-- WORK TO DO --
Repeat the entire listing exactly.

-- GIVEN MATERIAL --
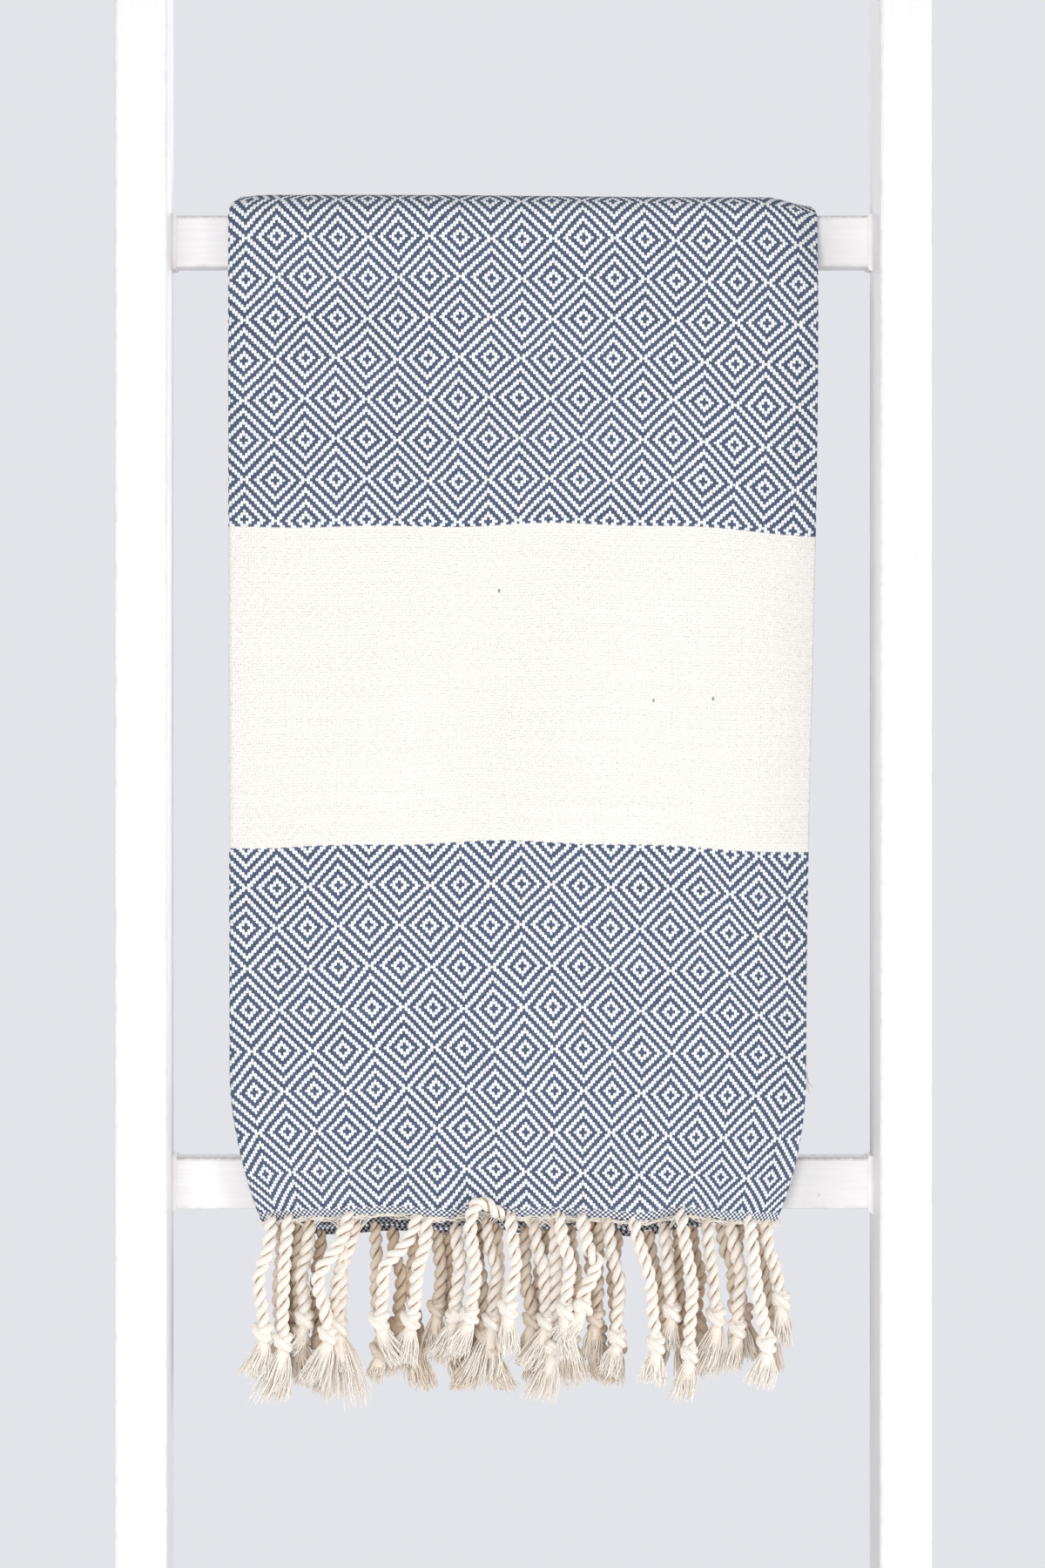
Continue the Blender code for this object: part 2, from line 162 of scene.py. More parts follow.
class Tree:
    """Short ways to add the nodes that every finish is made of."""

    def __init__(self, tree):
        self.tree = tree

    def feed(self, socket, value):
        if isinstance(value, bpy.types.NodeSocket):
            self.tree.links.new(value, socket)
        else:
            socket.default_value = value

    def math(self, operation, *values):
        node = self.tree.nodes.new("ShaderNodeMath")
        node.operation = operation
        for socket, value in zip(node.inputs, values):
            self.feed(socket, value)
        return node.outputs[0]

    def add(self, first, second):
        return self.math("ADD", first, second)

    def minus(self, first, second):
        return self.math("SUBTRACT", first, second)

    def times(self, first, second):
        return self.math("MULTIPLY", first, second)

    def over(self, first, second):
        return self.math("DIVIDE", first, second)

    def power(self, value, exponent):
        return self.math("POWER", value, exponent)

    def larger(self, first, second):
        return self.math("MAXIMUM", first, second)

    def absolute(self, value):
        return self.math("ABSOLUTE", value)

    def floor(self, value):
        return self.math("FLOOR", value)

    def fraction(self, value):
        return self.math("FRACT", value)

    def ping_pong(self, value, turn):
        return self.math("PINGPONG", value, turn)

    def ramp(self, value, low, high, start=0.0, end=1.0):
        """An eased change from start to end, as the value goes from low to high."""
        node = self.tree.nodes.new("ShaderNodeMapRange")
        node.interpolation_type = "SMOOTHSTEP"
        labels = ("Value", "From Min", "From Max", "To Min", "To Max")
        for label, given in zip(labels, (value, low, high, start, end)):
            self.feed(node.inputs[label], given)
        return node.outputs[0]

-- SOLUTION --
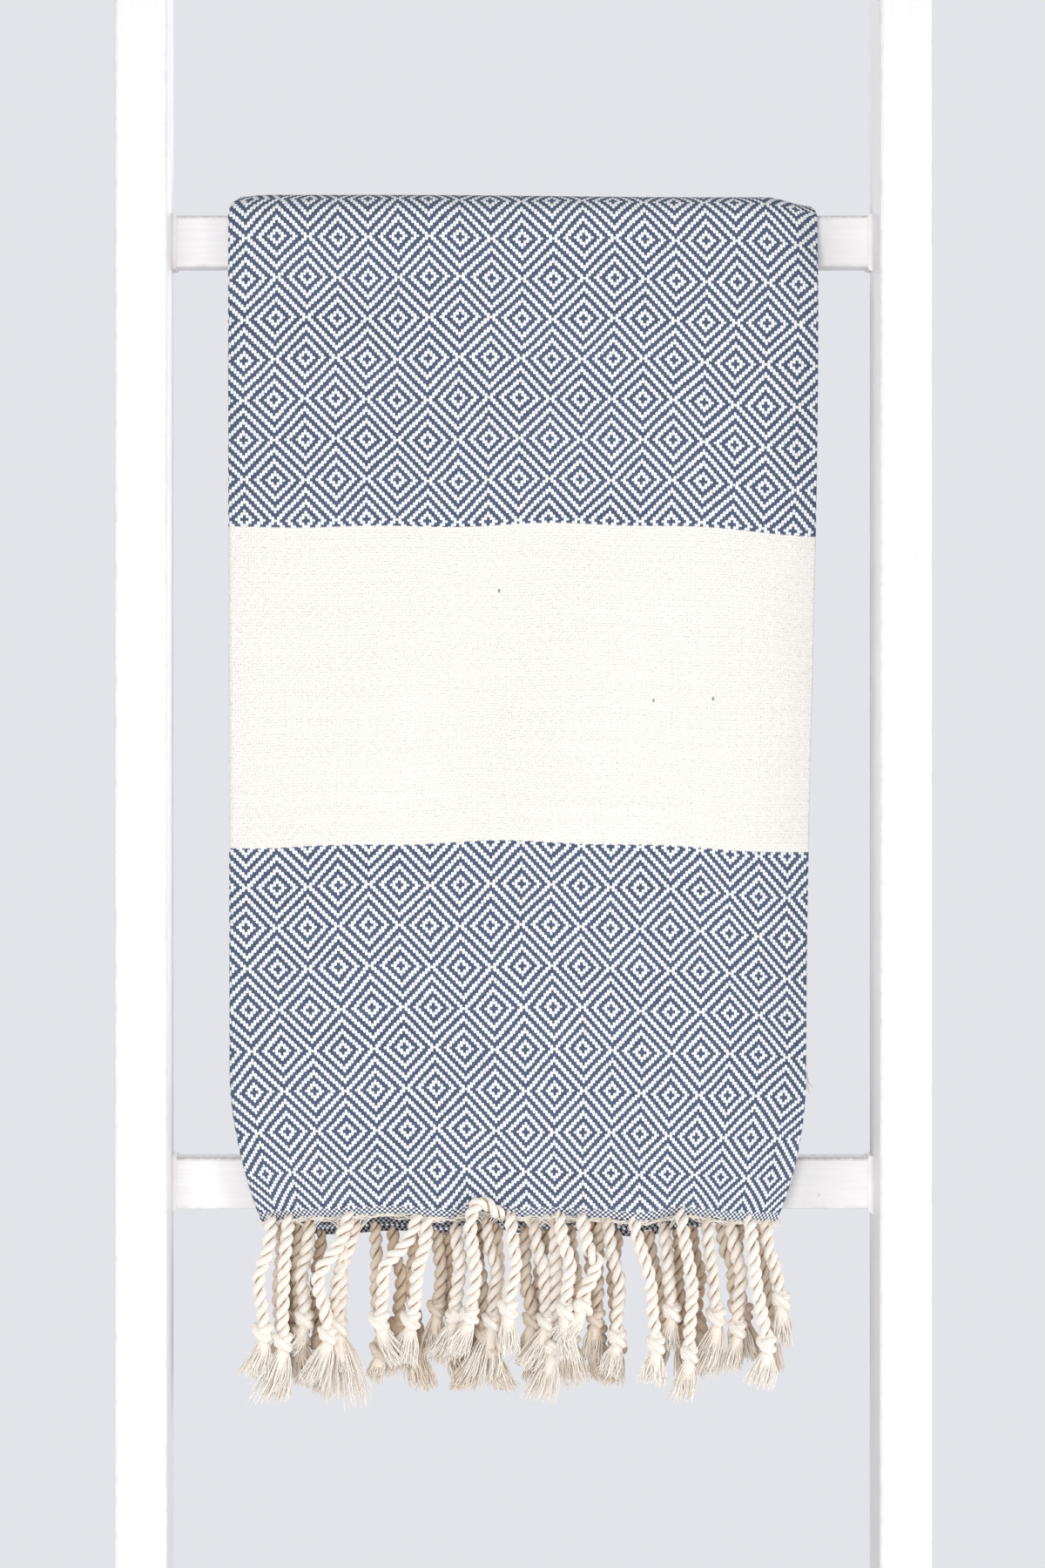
Continue the Blender code for this object: part 2, from line 162 of scene.py. More parts follow.
class Tree:
    """Short ways to add the nodes that every finish is made of."""

    def __init__(self, tree):
        self.tree = tree

    def feed(self, socket, value):
        if isinstance(value, bpy.types.NodeSocket):
            self.tree.links.new(value, socket)
        else:
            socket.default_value = value

    def math(self, operation, *values):
        node = self.tree.nodes.new("ShaderNodeMath")
        node.operation = operation
        for socket, value in zip(node.inputs, values):
            self.feed(socket, value)
        return node.outputs[0]

    def add(self, first, second):
        return self.math("ADD", first, second)

    def minus(self, first, second):
        return self.math("SUBTRACT", first, second)

    def times(self, first, second):
        return self.math("MULTIPLY", first, second)

    def over(self, first, second):
        return self.math("DIVIDE", first, second)

    def power(self, value, exponent):
        return self.math("POWER", value, exponent)

    def larger(self, first, second):
        return self.math("MAXIMUM", first, second)

    def absolute(self, value):
        return self.math("ABSOLUTE", value)

    def floor(self, value):
        return self.math("FLOOR", value)

    def fraction(self, value):
        return self.math("FRACT", value)

    def ping_pong(self, value, turn):
        return self.math("PINGPONG", value, turn)

    def ramp(self, value, low, high, start=0.0, end=1.0):
        """An eased change from start to end, as the value goes from low to high."""
        node = self.tree.nodes.new("ShaderNodeMapRange")
        node.interpolation_type = "SMOOTHSTEP"
        labels = ("Value", "From Min", "From Max", "To Min", "To Max")
        for label, given in zip(labels, (value, low, high, start, end)):
            self.feed(node.inputs[label], given)
        return node.outputs[0]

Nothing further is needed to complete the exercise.